─── INFORMATION PROVIDED
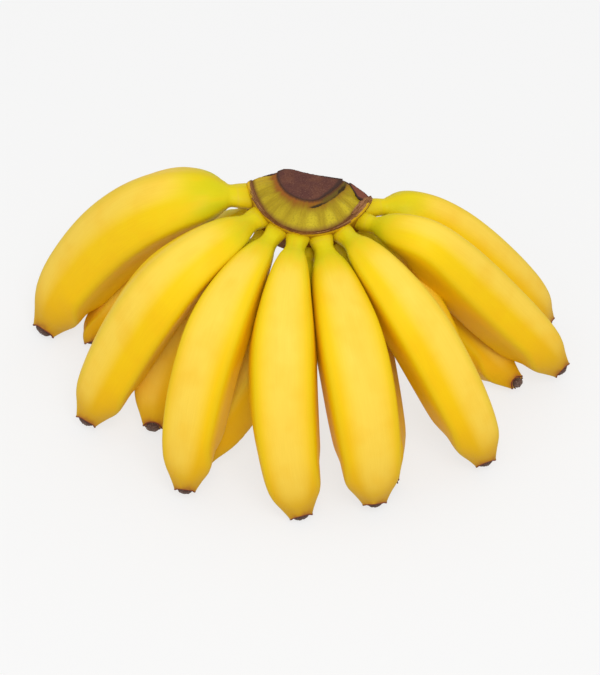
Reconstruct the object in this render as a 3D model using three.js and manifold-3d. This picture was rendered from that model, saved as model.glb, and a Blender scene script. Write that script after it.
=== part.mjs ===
// A hand of baby bananas that stands on the tips of its fruits, with its crown uppermost.
// Millimetres, +Z up. The origin is on the surface that the hand stands on, below its middle.
// The fruits fan out from the crown towards -Y, from the hand's left (-X) round to its right (+X).
import * as THREE from "three";
import { mergeVertices } from "three/addons/utils/BufferGeometryUtils.js";
import Module from "manifold-3d";

const wasm = await Module();
wasm.setup();

// ---- Driving dimensions ----

// Where the crown's axis stands, and the height and lean of the ring that the front row grows from.
const CROWN_X = 3.83;
const CROWN_Y = 45.95;
const RING_HEIGHT = 81;
const RING_LEAN = 7.2; // degrees, down to the hand's right

// Space left between two pieces that touch.
const CLEARANCE = 0.3;

// The block below the surface, which presses a small flat on each fruit that the hand stands on.
const SURFACE_SIZE = 400;
const SURFACE_DEPTH = 40;

// The two rows of fruits: the radius of the ring that their stalks start on, and its drop below RING_HEIGHT.
const FRONT_ROW = { radius: 26.3, drop: 0 };
const BACK_ROW = { radius: 24.3, drop: 9.3 };
const ROOT_DEPTH = 5; // how far a stalk is carried back into the crown before it is trimmed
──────
### TO DO
Repeat every line of the material exactly as given.

### ANSWER
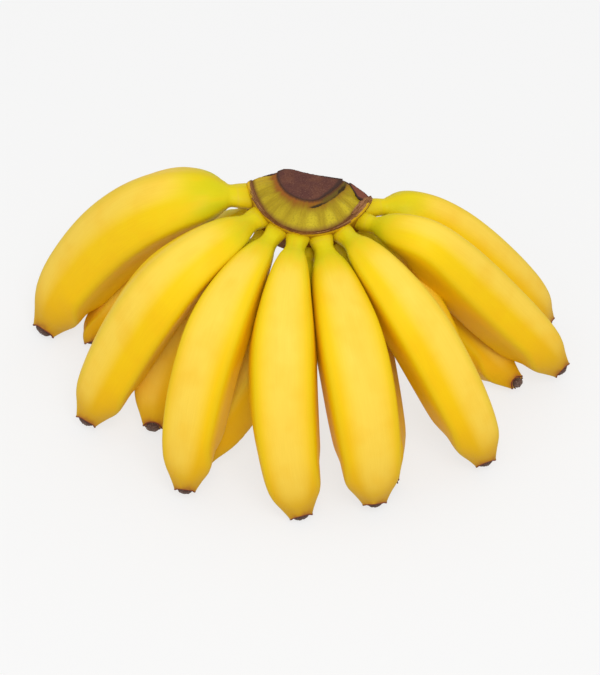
Reconstruct the object in this render as a 3D model using three.js and manifold-3d. This picture was rendered from that model, saved as model.glb, and a Blender scene script. Write that script after it.
=== part.mjs ===
// A hand of baby bananas that stands on the tips of its fruits, with its crown uppermost.
// Millimetres, +Z up. The origin is on the surface that the hand stands on, below its middle.
// The fruits fan out from the crown towards -Y, from the hand's left (-X) round to its right (+X).
import * as THREE from "three";
import { mergeVertices } from "three/addons/utils/BufferGeometryUtils.js";
import Module from "manifold-3d";

const wasm = await Module();
wasm.setup();

// ---- Driving dimensions ----

// Where the crown's axis stands, and the height and lean of the ring that the front row grows from.
const CROWN_X = 3.83;
const CROWN_Y = 45.95;
const RING_HEIGHT = 81;
const RING_LEAN = 7.2; // degrees, down to the hand's right

// Space left between two pieces that touch.
const CLEARANCE = 0.3;

// The block below the surface, which presses a small flat on each fruit that the hand stands on.
const SURFACE_SIZE = 400;
const SURFACE_DEPTH = 40;

// The two rows of fruits: the radius of the ring that their stalks start on, and its drop below RING_HEIGHT.
const FRONT_ROW = { radius: 26.3, drop: 0 };
const BACK_ROW = { radius: 24.3, drop: 9.3 };
const ROOT_DEPTH = 5; // how far a stalk is carried back into the crown before it is trimmed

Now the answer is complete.